There is no comprehensive or turnkey solution to meeting the demand for housing at all price points. Although some housing advocates lament the federal government’s shrinking role in promoting affordable housing, the reality is that serious attempts to address our full-blown housing crisis should involve a serious reexamination of our own backyards and the hyperlocal issues of land use and zoning that are constraining our housing supply.

In 2016, President Barack Obama released the “Housing Development Toolkit” to help communities identify ways to expand the availability of housing stock to meet growing demand. The report highlighted issues that Republicans, Democrats and housing providers have bemoaned for years: The proliferation of local barriers to housing over the past several decades has played a significant role in reducing the ability of many housing markets to adequately respond to growing demand.

Unfortunately, Virginia is not an outlier in this assessment. Around the state, antiquated zoning codes and land-use restrictions, off-street parking requirements, unnecessarily slow permitting processes and zoning ordinances that mandate larger-lot developments while stifling consideration of developments with a denser mixture of uses are restricting housing supply by making land significantly more costly to develop and making it near impossible to build housing stock that is attainable for individuals and families across the income spectrum. A Northern Virginia Affordable Housing Alliance analysis demonstrated the bifurcation of development patterns in Alexandria, Arlington and Fairfax, with a majority of land zoned for low-density single-use development with high-density mixed-use development concentrated along major transportation corridors. With a few exceptions, that report found that “inner-Northern Virginia’s baseline zoning makes more naturally affordable housing types more difficult to build.” There are examples of holistic, modern approaches to zoning in the region. Many of our planning departments in the region recognize the impact of their outdated policies and work tirelessly to refresh their approach to land use, but these departments can do only so much. The rise in a vocal minority’s outright hostility to any new development in some localities has created a politicized environment in which we, the broader community, strive to create or reinvigorate our neighborhoods.

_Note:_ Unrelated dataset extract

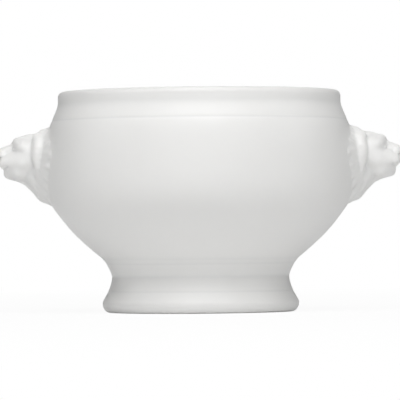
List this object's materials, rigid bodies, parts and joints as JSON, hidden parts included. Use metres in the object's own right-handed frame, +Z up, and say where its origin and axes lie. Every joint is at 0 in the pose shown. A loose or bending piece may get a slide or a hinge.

A properly functioning housing market responds to changes in housing demand, in terms of the number, location and types of units needed. But in many communities, that isn’t happening. Our collective inability — and sometimes unwillingness — to remove these local impediments to housing has the obvious effect of squeezing out working- and middle-class families, driving up transportation costs as homes get pushed farther from core job centers, straining local government infrastructure, exacerbating income inequality and limiting our ability to create sustainable communities with long-term economic upward mobility for all residents.

This isn’t a call for the repeal of all land-use regulations; far from it. It is a call for partnership and dialogue between local governments, the private sector and the broader community to objectively reexamine and reshape our local policies toward land use, zoning, redevelopment and new development. Amazon’s investment in Northern Virginia has reinvigorated the discussion about modernizing our local approaches to housing and land use. We should welcome the investment in the commonwealth, but we also need to welcome its new workforce by providing them the option to live in the state.

Without that kind of open and honest dialogue, the prospect of building vibrant communities with an abundance of housing choice for individuals across the income spectrum will remain a quixotic and unachievable ideal.